'Agentic GDP': Measuring the Economic Output of Autonomous AI Agents
'Agentic GDP': Measuring the Economic Output of Autonomous AI Agents
A new economic metric is emerging in cryptocurrency and fintech: Agentic GDP—the total economic value generated by AI agents operating autonomously without human intermediaries. Pioneered by Virtuals Protocol, this concept measures agent-to-agent commerce, service transactions, and value flows in a purely autonomous economy. As AI agents proliferate across crypto infrastructure, Agentic GDP could become the defining economic measure of the agent era.
The Emergence of Agent-to-Agent Commerce
Traditional GDP measures economic activity generated by human labor and capital. For decades, this metric dominated economic analysis.

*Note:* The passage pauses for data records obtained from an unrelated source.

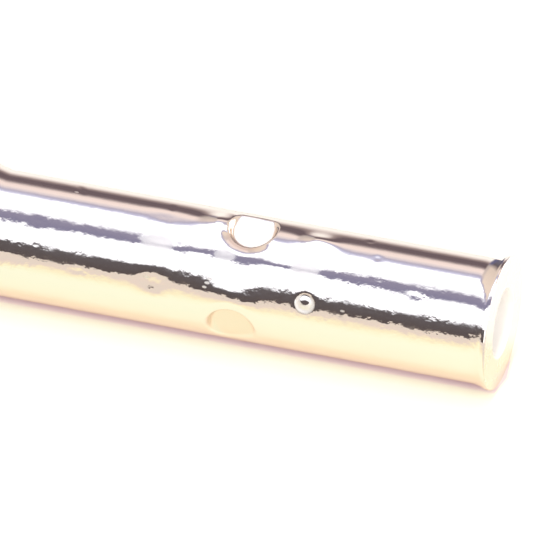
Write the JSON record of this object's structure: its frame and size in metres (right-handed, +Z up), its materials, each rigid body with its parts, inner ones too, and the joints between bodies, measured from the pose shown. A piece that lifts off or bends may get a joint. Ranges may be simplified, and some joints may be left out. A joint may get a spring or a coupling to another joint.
{
  "type": "crimp wire splice",
  "caption": "Bare tin-plated butt splice: a thick tube with flared lips, a wire bore in each end and punched wire stops round its middle.",
  "frame": {"origin": "middle of the tube, on its axis", "axes": "+X along the tube, +Z up as it lies, the stops turned 10 degrees from +Z"},
  "size_m": [0.015, 0.0038, 0.0038],
  "materials": {
    "tin_plate": "polished"
  },
  "bodies": {
    "root": {"barrel": "tin_plate"}
  },
  "joints": []
}
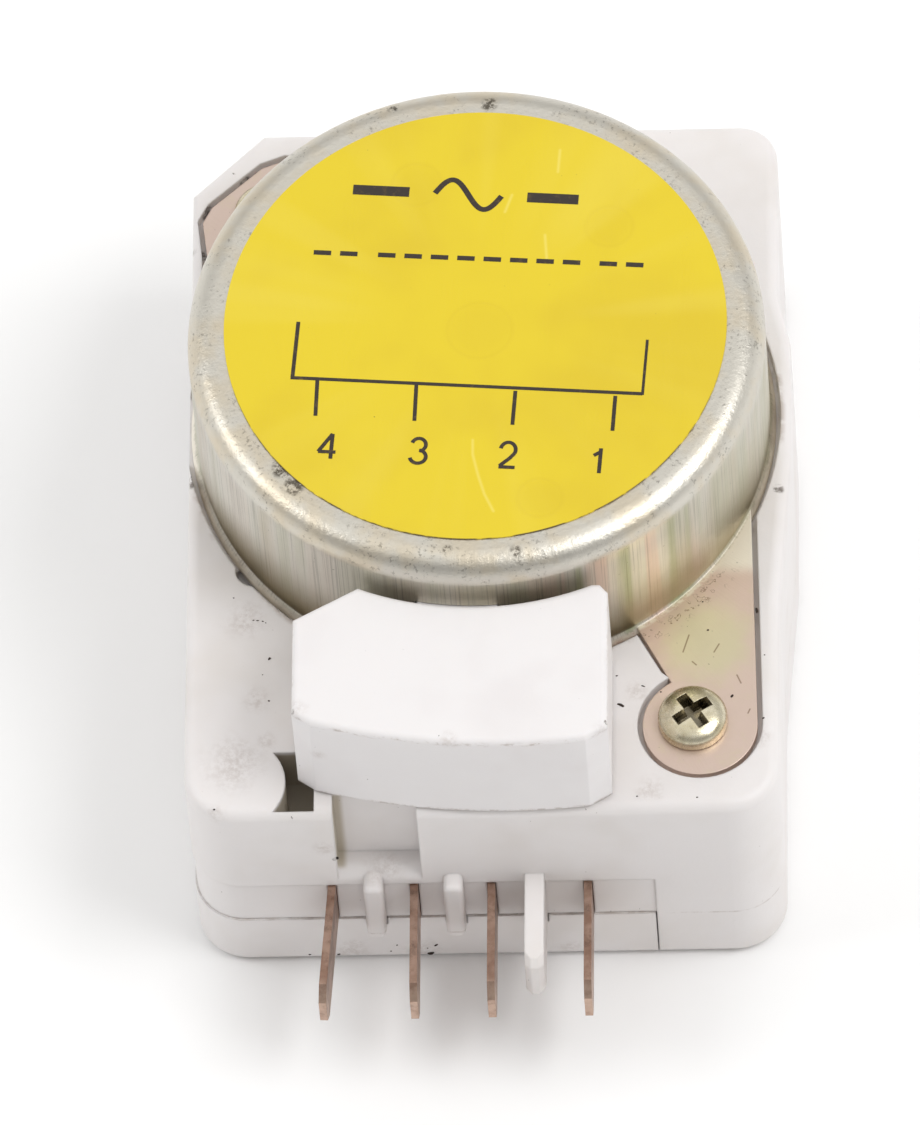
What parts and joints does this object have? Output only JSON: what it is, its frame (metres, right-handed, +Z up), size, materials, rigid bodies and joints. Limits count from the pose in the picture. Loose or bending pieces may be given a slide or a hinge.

But in 2026, a novel economic phenomenon emerged: autonomous agents generating economic value entirely independently.
Consider this scenario:
An AI agent trained to optimize cryptocurrency yield identifies an arbitrage opportunity between two decentralized exchanges. The agent:
- Borrows stablecoins via flash loan
- Executes a profitable trade on exchange A
- Swaps tokens on exchange B
- Repays the loan + protocol fee
- Deposits profits into a liquidity pool earning yield
This entire sequence happens in milliseconds, with zero human participation. The agent has created economic value and contributed to the broader crypto economy. Yet traditional GDP accounting would miss it entirely.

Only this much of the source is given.